§ Written exercise: Filter the entries below, keeping every line that has the word "pose".

§ Given entries:
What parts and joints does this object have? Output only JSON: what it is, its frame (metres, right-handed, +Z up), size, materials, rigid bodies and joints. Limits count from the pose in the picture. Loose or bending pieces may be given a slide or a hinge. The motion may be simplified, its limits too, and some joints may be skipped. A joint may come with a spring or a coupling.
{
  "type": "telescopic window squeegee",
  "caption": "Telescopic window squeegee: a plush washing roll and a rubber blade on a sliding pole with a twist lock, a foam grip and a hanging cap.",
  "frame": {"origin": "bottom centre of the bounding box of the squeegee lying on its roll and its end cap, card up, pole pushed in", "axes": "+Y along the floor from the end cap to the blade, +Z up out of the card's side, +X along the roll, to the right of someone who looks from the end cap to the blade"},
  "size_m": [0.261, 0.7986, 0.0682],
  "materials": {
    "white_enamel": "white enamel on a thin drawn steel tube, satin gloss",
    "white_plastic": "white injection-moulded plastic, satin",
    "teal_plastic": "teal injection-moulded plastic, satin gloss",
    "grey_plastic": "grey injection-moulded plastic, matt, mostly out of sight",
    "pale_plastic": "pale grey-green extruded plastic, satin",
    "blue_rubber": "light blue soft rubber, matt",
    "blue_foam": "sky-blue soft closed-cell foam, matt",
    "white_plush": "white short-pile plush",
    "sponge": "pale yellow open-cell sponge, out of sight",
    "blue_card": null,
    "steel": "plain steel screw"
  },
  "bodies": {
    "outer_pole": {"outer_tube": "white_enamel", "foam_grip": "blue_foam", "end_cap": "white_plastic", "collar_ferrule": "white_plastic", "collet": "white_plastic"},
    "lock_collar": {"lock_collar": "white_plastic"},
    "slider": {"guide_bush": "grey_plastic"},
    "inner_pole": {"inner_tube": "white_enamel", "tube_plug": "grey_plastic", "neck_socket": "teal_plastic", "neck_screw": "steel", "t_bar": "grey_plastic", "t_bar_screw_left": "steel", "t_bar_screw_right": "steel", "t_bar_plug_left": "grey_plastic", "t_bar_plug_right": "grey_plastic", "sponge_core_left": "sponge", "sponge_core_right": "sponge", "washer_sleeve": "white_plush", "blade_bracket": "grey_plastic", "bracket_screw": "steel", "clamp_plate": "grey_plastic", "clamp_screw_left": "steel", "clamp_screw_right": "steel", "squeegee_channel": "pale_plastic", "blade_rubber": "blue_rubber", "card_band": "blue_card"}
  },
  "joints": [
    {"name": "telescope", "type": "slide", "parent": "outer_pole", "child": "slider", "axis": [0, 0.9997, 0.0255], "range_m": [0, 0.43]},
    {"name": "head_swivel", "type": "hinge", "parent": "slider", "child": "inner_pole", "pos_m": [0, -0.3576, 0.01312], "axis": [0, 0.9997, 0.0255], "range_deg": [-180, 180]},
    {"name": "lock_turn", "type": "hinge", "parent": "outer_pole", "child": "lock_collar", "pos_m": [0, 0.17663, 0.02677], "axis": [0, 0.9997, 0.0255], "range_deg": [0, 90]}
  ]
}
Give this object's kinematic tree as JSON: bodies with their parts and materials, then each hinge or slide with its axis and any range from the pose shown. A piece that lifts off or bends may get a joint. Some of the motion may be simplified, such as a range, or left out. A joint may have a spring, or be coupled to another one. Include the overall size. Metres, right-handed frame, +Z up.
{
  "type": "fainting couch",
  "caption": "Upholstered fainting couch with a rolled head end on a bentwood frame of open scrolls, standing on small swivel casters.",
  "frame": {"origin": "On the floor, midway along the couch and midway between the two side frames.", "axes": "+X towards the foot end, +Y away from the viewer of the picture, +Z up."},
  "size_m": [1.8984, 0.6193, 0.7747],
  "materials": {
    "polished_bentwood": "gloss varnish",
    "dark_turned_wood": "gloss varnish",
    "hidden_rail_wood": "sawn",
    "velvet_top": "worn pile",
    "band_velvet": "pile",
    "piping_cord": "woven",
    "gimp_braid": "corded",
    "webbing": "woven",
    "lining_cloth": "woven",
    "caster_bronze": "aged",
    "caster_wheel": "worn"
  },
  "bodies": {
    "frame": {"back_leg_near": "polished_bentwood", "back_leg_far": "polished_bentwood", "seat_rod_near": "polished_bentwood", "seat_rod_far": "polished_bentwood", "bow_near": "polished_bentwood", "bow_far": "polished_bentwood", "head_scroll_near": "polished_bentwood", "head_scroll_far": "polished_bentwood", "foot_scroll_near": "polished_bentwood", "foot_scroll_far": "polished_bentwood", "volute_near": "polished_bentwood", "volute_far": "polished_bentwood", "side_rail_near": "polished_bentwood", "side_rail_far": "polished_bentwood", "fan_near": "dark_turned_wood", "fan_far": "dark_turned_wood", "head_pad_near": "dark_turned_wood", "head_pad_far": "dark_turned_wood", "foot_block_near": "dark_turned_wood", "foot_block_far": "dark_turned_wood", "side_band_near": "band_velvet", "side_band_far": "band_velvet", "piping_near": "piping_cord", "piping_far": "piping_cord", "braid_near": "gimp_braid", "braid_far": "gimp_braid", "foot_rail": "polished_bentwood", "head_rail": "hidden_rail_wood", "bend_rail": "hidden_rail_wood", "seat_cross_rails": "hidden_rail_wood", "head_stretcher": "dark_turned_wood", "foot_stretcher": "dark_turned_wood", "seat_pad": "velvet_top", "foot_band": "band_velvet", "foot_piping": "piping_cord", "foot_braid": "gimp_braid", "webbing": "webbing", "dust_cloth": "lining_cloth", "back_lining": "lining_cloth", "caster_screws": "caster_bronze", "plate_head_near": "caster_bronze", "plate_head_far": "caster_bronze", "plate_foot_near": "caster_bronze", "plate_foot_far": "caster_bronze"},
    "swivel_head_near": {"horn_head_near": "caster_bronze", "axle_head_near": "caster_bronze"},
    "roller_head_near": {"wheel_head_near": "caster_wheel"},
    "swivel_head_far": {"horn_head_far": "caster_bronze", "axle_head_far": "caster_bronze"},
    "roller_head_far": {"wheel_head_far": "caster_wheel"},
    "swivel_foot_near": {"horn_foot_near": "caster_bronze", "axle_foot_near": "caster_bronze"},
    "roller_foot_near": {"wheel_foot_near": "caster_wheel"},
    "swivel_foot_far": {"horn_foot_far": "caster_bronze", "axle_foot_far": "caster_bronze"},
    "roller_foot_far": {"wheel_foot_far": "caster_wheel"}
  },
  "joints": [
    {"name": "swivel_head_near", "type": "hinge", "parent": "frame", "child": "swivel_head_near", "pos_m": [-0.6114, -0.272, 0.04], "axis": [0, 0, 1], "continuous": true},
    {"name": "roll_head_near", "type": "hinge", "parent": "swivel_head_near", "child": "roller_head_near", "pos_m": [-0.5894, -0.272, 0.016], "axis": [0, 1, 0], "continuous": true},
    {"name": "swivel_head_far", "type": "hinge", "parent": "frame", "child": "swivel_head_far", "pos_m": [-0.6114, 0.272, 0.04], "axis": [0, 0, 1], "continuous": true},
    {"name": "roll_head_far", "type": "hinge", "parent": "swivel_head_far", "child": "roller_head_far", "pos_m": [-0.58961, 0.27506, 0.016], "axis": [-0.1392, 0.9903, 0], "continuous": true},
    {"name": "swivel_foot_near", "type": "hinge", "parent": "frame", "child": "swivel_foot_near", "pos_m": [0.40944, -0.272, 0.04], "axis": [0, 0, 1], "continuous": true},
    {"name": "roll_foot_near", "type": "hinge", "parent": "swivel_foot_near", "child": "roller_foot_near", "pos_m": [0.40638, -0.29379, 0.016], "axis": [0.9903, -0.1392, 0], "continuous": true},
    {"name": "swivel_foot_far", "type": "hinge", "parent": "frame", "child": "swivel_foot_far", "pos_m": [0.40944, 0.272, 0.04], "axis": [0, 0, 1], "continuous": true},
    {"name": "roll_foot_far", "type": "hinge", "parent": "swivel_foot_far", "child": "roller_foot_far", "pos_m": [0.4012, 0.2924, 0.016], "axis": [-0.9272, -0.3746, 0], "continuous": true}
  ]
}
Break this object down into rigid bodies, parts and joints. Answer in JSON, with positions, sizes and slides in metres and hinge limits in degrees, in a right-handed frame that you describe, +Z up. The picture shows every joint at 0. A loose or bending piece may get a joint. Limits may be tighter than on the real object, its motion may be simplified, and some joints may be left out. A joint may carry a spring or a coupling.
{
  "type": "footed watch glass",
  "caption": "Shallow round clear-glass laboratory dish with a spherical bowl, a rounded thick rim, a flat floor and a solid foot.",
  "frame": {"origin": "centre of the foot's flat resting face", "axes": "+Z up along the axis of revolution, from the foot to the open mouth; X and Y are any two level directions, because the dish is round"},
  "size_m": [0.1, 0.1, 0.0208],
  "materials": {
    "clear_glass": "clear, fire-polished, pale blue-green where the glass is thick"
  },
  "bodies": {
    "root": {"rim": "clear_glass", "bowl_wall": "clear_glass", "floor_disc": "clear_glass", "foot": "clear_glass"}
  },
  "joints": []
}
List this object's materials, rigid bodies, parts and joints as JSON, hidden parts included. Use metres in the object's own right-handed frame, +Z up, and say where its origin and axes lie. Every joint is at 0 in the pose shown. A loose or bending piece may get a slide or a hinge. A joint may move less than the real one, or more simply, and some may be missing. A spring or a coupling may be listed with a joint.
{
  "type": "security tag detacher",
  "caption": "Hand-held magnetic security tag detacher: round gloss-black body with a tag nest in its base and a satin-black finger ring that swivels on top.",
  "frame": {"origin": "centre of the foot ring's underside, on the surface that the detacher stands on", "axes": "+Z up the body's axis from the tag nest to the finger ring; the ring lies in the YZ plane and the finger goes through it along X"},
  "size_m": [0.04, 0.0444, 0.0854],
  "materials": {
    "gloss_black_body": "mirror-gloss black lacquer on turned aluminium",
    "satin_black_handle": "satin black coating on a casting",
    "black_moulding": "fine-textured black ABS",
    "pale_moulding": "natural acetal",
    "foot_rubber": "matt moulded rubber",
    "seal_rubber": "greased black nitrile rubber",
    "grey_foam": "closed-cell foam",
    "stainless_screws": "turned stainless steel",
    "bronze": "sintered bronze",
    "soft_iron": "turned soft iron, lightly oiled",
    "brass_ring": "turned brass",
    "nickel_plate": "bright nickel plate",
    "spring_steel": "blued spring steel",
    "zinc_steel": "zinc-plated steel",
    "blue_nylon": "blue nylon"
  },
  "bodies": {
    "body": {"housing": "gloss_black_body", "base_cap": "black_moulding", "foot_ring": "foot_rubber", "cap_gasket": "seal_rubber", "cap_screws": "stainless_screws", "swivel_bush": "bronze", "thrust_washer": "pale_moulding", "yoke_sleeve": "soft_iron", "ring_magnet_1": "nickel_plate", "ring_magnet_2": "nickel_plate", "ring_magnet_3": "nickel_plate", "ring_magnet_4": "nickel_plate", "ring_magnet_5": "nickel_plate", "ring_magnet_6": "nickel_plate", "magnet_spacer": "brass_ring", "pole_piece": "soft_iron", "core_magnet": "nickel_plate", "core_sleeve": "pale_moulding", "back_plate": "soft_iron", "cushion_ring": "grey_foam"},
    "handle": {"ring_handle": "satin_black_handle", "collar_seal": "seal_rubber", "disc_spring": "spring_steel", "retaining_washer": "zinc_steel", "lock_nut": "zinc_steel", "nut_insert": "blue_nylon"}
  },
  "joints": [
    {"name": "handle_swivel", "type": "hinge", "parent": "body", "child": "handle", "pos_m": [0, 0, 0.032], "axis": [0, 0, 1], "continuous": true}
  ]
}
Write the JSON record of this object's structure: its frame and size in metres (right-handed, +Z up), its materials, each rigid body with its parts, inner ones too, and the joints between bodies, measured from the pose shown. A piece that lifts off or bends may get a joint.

§ Exercise response:
What parts and joints does this object have? Output only JSON: what it is, its frame (metres, right-handed, +Z up), size, materials, rigid bodies and joints. Limits count from the pose in the picture. Loose or bending pieces may be given a slide or a hinge. The motion may be simplified, its limits too, and some joints may be skipped. A joint may come with a spring or a coupling.
Give this object's kinematic tree as JSON: bodies with their parts and materials, then each hinge or slide with its axis and any range from the pose shown. A piece that lifts off or bends may get a joint. Some of the motion may be simplified, such as a range, or left out. A joint may have a spring, or be coupled to another one. Include the overall size. Metres, right-handed frame, +Z up.
List this object's materials, rigid bodies, parts and joints as JSON, hidden parts included. Use metres in the object's own right-handed frame, +Z up, and say where its origin and axes lie. Every joint is at 0 in the pose shown. A loose or bending piece may get a slide or a hinge. A joint may move less than the real one, or more simply, and some may be missing. A spring or a coupling may be listed with a joint.
Write the JSON record of this object's structure: its frame and size in metres (right-handed, +Z up), its materials, each rigid body with its parts, inner ones too, and the joints between bodies, measured from the pose shown. A piece that lifts off or bends may get a joint.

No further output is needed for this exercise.